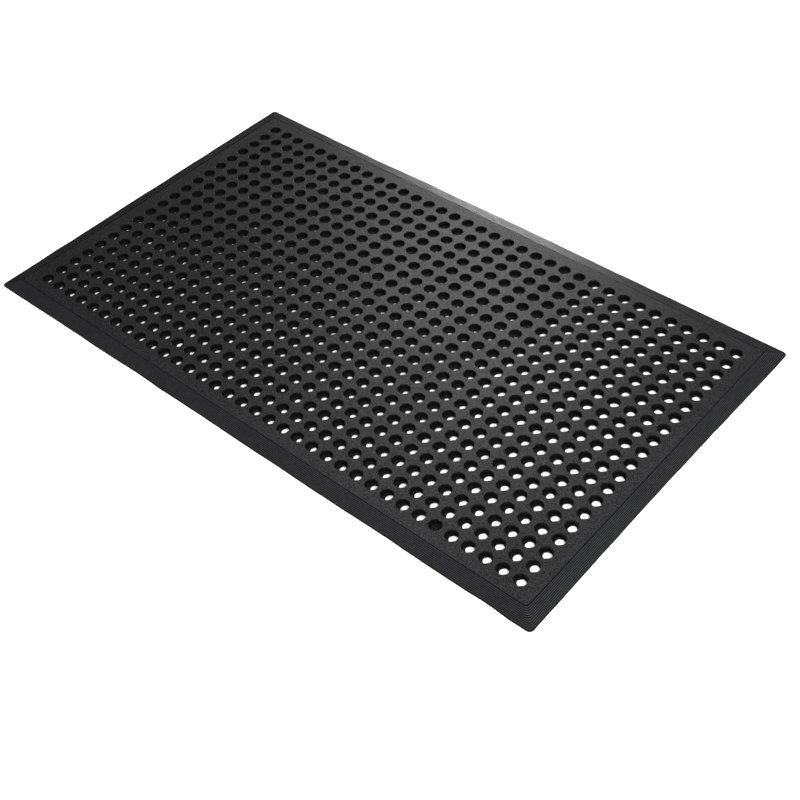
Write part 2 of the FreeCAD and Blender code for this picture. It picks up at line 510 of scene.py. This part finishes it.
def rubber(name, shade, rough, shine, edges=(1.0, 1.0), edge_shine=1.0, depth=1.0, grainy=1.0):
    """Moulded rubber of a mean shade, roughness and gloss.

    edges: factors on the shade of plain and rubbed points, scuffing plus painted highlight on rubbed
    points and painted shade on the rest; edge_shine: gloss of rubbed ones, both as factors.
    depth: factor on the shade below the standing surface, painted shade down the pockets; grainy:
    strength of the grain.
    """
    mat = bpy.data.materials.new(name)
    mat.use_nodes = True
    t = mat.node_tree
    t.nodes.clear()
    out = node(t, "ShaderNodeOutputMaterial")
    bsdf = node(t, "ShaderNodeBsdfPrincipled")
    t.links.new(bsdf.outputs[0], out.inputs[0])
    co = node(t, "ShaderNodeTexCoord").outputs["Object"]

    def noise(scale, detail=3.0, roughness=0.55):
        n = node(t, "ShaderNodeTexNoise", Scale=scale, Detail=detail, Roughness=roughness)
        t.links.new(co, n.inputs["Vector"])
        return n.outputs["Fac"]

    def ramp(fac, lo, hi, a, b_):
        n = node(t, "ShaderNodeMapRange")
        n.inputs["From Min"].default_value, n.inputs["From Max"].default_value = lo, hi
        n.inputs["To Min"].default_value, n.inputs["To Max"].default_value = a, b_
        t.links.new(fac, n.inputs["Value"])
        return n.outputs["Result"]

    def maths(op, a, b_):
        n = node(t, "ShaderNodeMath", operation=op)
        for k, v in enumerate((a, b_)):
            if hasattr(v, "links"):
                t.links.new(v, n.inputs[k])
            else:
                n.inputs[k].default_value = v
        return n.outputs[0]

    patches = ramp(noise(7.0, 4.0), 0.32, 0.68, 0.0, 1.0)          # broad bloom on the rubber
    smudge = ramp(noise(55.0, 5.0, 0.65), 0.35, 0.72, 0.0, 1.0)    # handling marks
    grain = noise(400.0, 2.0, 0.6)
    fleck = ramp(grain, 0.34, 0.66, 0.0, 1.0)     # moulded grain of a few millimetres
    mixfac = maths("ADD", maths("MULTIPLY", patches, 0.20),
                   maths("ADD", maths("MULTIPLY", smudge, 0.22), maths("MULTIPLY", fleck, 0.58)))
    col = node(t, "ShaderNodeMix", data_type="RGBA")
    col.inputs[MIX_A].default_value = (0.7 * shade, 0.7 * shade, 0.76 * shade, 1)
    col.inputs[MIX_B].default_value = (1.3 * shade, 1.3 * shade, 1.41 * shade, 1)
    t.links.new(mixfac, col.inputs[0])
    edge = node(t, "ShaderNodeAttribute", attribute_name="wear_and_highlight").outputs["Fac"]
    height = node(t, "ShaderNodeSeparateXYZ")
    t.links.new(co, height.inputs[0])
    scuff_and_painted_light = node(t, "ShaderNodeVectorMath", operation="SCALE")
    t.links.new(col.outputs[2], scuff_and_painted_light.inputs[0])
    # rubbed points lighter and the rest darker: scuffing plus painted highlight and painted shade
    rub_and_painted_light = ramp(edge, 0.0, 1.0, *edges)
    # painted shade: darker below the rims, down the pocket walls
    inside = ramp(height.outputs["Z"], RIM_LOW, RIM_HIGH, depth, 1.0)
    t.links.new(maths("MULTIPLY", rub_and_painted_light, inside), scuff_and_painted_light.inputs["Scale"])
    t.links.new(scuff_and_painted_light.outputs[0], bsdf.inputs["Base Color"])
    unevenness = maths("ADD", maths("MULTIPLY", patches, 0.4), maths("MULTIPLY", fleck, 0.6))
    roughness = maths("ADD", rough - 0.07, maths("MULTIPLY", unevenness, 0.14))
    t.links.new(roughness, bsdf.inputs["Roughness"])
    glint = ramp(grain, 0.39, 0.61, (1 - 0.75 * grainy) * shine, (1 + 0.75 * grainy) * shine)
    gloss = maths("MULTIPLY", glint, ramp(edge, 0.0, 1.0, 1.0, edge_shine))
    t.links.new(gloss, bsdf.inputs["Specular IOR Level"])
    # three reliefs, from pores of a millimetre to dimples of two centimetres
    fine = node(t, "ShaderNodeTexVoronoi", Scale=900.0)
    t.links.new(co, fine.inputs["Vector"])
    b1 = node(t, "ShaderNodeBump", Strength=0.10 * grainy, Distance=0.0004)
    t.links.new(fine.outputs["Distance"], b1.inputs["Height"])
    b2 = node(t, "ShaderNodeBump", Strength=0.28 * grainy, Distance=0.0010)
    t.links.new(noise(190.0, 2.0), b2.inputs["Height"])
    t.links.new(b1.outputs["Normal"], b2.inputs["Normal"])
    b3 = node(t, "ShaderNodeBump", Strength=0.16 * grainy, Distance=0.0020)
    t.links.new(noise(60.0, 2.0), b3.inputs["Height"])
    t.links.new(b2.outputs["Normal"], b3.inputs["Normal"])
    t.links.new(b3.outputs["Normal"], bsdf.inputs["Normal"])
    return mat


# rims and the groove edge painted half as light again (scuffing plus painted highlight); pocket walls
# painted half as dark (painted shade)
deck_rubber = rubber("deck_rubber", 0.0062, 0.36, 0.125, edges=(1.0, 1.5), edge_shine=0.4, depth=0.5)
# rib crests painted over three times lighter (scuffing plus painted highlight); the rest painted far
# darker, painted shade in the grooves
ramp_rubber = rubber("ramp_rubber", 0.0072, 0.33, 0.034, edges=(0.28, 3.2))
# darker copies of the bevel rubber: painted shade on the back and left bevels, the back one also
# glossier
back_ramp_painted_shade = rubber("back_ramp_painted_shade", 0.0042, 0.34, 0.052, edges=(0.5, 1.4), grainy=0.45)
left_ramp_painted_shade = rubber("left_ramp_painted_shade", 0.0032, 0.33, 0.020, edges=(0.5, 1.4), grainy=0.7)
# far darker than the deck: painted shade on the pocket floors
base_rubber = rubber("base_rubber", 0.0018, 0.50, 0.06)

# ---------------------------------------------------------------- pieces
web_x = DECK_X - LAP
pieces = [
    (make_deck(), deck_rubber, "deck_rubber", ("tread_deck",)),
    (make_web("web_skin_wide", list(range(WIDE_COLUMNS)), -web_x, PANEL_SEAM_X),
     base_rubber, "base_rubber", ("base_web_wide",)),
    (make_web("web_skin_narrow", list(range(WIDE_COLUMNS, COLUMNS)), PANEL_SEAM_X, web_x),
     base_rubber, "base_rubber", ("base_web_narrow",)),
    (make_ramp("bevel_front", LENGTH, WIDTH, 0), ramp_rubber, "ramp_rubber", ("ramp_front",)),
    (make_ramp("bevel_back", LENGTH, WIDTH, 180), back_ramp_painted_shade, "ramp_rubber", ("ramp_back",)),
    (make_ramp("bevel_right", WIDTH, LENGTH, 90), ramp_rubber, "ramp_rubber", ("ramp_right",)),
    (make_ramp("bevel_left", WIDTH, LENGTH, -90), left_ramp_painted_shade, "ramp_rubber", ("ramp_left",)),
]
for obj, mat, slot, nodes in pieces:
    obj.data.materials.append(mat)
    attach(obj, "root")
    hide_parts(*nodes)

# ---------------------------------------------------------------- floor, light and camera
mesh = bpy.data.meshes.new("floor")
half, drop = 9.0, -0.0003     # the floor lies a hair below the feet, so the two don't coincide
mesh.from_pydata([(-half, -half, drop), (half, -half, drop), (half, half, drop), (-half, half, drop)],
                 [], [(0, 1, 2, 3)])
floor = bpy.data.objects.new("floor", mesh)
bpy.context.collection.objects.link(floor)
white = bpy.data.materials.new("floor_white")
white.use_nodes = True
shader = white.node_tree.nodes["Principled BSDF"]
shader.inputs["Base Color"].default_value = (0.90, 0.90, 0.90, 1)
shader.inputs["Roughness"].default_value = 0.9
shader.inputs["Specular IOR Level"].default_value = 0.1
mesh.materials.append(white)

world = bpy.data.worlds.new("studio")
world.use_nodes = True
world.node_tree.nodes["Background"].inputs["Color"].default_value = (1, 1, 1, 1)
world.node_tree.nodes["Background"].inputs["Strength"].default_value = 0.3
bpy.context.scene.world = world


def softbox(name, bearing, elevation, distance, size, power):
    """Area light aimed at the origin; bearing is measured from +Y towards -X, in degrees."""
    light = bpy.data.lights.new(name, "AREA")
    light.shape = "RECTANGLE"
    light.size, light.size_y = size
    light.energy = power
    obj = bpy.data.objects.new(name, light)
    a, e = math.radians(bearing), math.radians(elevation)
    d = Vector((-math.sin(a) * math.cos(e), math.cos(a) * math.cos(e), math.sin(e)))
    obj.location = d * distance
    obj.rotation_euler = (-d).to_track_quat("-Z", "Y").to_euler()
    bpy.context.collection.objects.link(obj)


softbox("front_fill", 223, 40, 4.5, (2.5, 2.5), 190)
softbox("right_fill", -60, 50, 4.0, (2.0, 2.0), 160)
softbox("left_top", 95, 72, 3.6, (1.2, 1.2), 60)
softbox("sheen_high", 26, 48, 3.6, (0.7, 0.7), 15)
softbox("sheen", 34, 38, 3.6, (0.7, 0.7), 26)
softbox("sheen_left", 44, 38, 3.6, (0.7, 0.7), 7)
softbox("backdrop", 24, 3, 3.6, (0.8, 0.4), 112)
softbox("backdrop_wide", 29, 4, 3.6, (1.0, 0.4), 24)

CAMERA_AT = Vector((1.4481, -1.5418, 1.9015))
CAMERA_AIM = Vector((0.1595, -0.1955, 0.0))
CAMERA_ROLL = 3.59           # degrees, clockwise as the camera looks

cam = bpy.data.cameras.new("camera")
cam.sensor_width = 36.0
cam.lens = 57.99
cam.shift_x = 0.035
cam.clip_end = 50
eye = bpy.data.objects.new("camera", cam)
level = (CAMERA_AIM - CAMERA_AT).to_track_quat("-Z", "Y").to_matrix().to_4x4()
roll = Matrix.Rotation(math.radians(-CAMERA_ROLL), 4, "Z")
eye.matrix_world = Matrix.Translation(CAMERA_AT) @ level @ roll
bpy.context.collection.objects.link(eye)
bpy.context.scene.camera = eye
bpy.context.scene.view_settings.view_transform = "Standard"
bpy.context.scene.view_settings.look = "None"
········
*What is expected*: Exactly as they stand, set down the lines from the top of the data through the line with "roughness and gloss.".

*Response*:
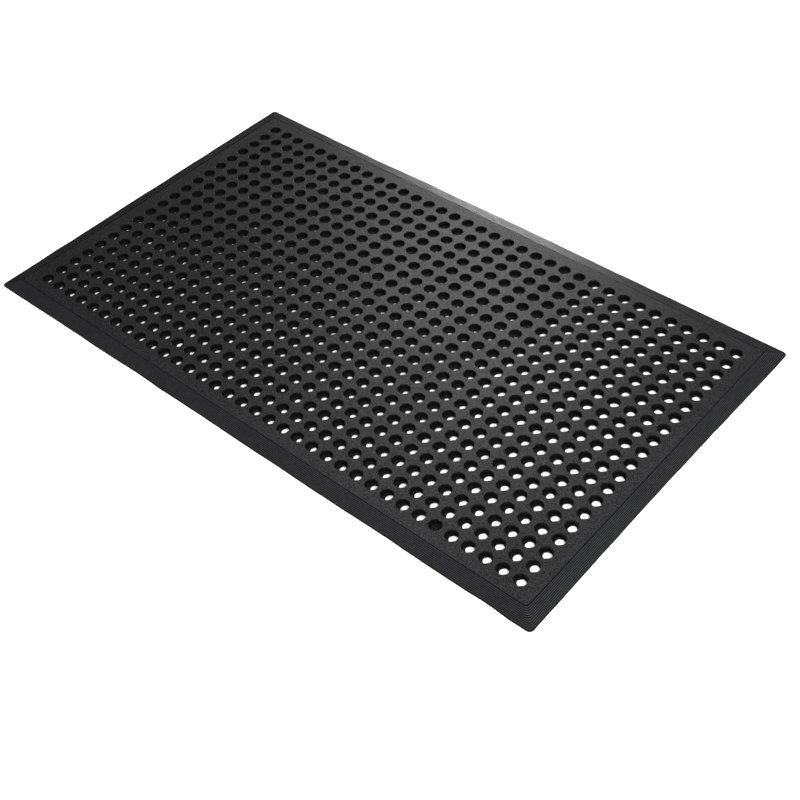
Write part 2 of the FreeCAD and Blender code for this picture. It picks up at line 510 of scene.py. This part finishes it.
def rubber(name, shade, rough, shine, edges=(1.0, 1.0), edge_shine=1.0, depth=1.0, grainy=1.0):
    """Moulded rubber of a mean shade, roughness and gloss.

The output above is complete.